When Doppelganger docks with the Phoenix, there’s “tissue” rejection; a systems malfunction leads to an ultimate crash. These are worlds that ought not collide. Webb, in his ailing state, may actually perceive something more clearly here, that Anderson’s concept is closer to the probable realities of the Mandela Effect and the Seth Material (those not qualifying as the physical universe, per se). One may, in theory, find one self in an altered state, experiencing a probable reality where the key notes are all recognisable, yet there are subtle differences to “reality” due to different choices a probable you has taken (this applies to probable Earths too).
Webb: It would seem I’m not the Jason Webb that you know, only an impish doppelganger.

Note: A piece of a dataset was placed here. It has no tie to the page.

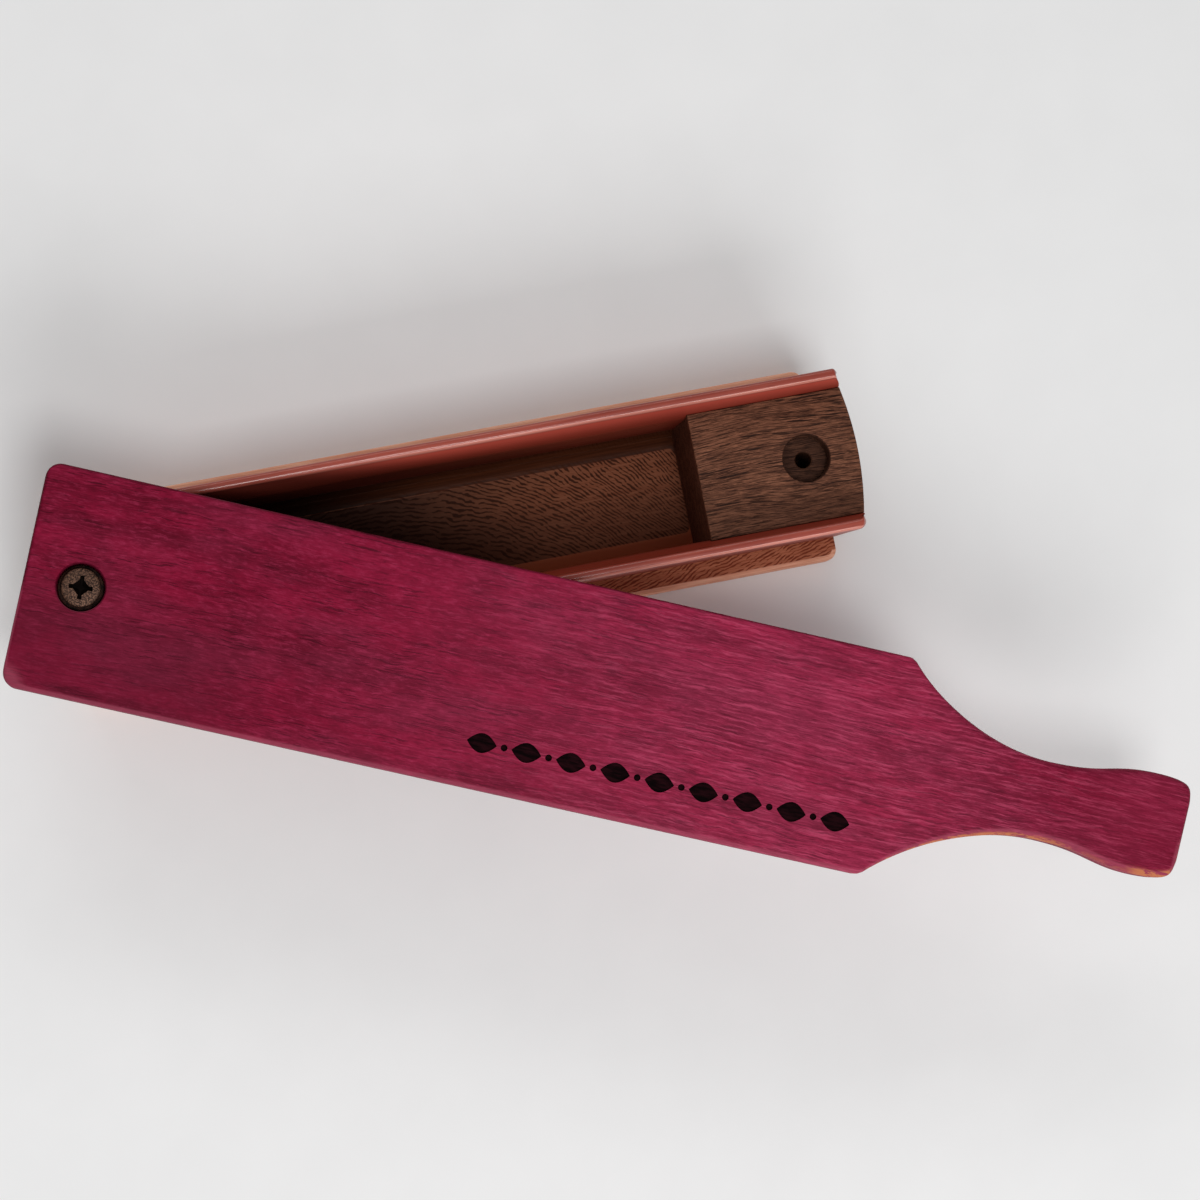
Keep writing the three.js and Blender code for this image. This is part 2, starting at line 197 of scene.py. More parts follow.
def purple_wood():
    """Purpleheart: crimson to mauve, finely mottled, with short dark pores along the grain."""
    look = Look("purple_wood", gloss=0.05)
    x, y, z = look.split(look.place)
    swell = look.grain((14, 22, 10), 1.0, 0.4, 1.0)
    ripple = look.grain((190, 260, 200), 3.0, 0.6, 6.0)
    sway = look.plus(look.times(swell, 4.0 * MM), look.times(ripple, 1.1 * MM))
    bent = look.join(x, look.plus(y, sway), z)
    bands = look.grain((14, 150, 90), 3.0, 0.6, source=bent)
    hue = look.grain((24, 70, 60), 3.0, 0.6, 11.0, bent)
    curl = look.grain((110, 170, 150), 4.0, 0.7, 5.0, bent)
    mottle = look.grain((420, 1500, 900), 4.0, 0.75, 13.0, bent)
    fibre = look.grain((210, 3600, 1500), 4.0, 0.75, 3.0, bent)
    streak = look.grain((120, 1800, 900), 4.0, 0.75, 15.0, bent)
    pores = look.grain((170, 3400, 1500), 2.0, 0.55, 7.0, bent)
    clusters = look.grain((45, 240, 100), 3.0, 0.6, 9.0, bent)
    tone = look.plus(look.times(bands, 0.55), look.times(curl, 0.45))
    dark = look.times(look.span(pores, 0.56, 0.63), look.span(clusters, 0.42, 0.6, 0.15, 1.0))
    colour = look.paint(
        look.mix(look.span(tone, 0.36, 0.64), srgb(94, 5, 30), srgb(134, 16, 50)),
        (look.span(hue, 0.42, 0.66, 0.0, 0.45), srgb(122, 34, 60)),
        (look.span(mottle, 0.48, 0.72, 0.0, 0.55), srgb(158, 44, 78)),
        (look.span(mottle, 0.28, 0.5, 0.5, 0.0), srgb(84, 6, 28)),
        (look.span(fibre, 0.52, 0.72, 0.0, 0.4), srgb(166, 50, 82)),
        (look.span(fibre, 0.3, 0.48, 0.45, 0.0), srgb(74, 5, 24)),
        (look.times(dark, 0.65), srgb(54, 4, 17)),
    )
    # Painted sheen: the paddle lighter from its middle to its shoulder, less so on the handle.
    painted_sheen = look.times(look.zone(x, 30, 150, 0.0, 0.36), look.zone(x, 180, 212, 1.0, 0.35))
    colour = look.mix(painted_sheen, colour, srgb(132, 52, 76), "ADD")
    handle_half = look.zone(x, 60, 140)
    dulled_foot = look.times(look.zone(x, 20, 50, 1.0, 0.0), look.zone(y, -12, 4, 0.4, 0.0))
    colour = look.paint(
        colour,
        (look.times(look.span(streak, 0.5, 0.66, 0.0, 0.6), handle_half), srgb(188, 72, 104)),
        (look.times(look.span(streak, 0.34, 0.5, 0.45, 0.0), handle_half), srgb(90, 12, 34)),
        (look.times(look.span(fibre, 0.34, 0.5, 0.5, 0.0), handle_half), srgb(84, 12, 32)),
        (look.zone(x, 196, 222, 0.0, 0.3), srgb(124, 16, 44)),
        (dulled_foot, srgb(82, 20, 38)),
    )
    look.set("Base Color", paddle_edges_wear_and_shading(look, colour))
    look.set("Roughness", look.span(fibre, 0.3, 0.75, 0.5, 0.62))
    look.bump(look.minus(look.times(fibre, 0.6), dark), 0.06, 0.6)
    return look.material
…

Journey to the Far Side of the Sun’s noteworthy for its extensive roster of familiar faces in lead and supporting roles. Hendry was, of course, John Keel in the first season of The Avengers; by this point he was, per Anderson “pissed as a newt”. You wouldn’t know it from the performance, although Hendry is visibly not the guy he was at the opposite end of the decade. Patrick Wymark was also said to slur his lines through heavy drinking (he died the following year). Thinnes was ex of Invaders (it finished the year before). Sewell, Ed Bishop and Vladek Sheybal would all appears as regulars in Anderson’s U.F.O. which ran for a season the following year (Jeremy Wilkin, of Revenge of the Cybermen, and everyone’s favourite Philip Madoc, would also appear). Nicholas Courtney had recently made his debut as the Brigadier in Doctor Who.
Journey to the Far Side of the Sun bombed on both sides of the Atlantic. It seems Universal had no confidence in the film, delaying its release for a year before finally letting it out, unsuccessfully, on the back of the faked Moon landing. There’s a still a lure to the premise that made it so memorable when I first saw it, but the grimdark decision to kill everyone off surely didn’t help its prospects any more than its inspiration starting and ending with “the same but in reverse”.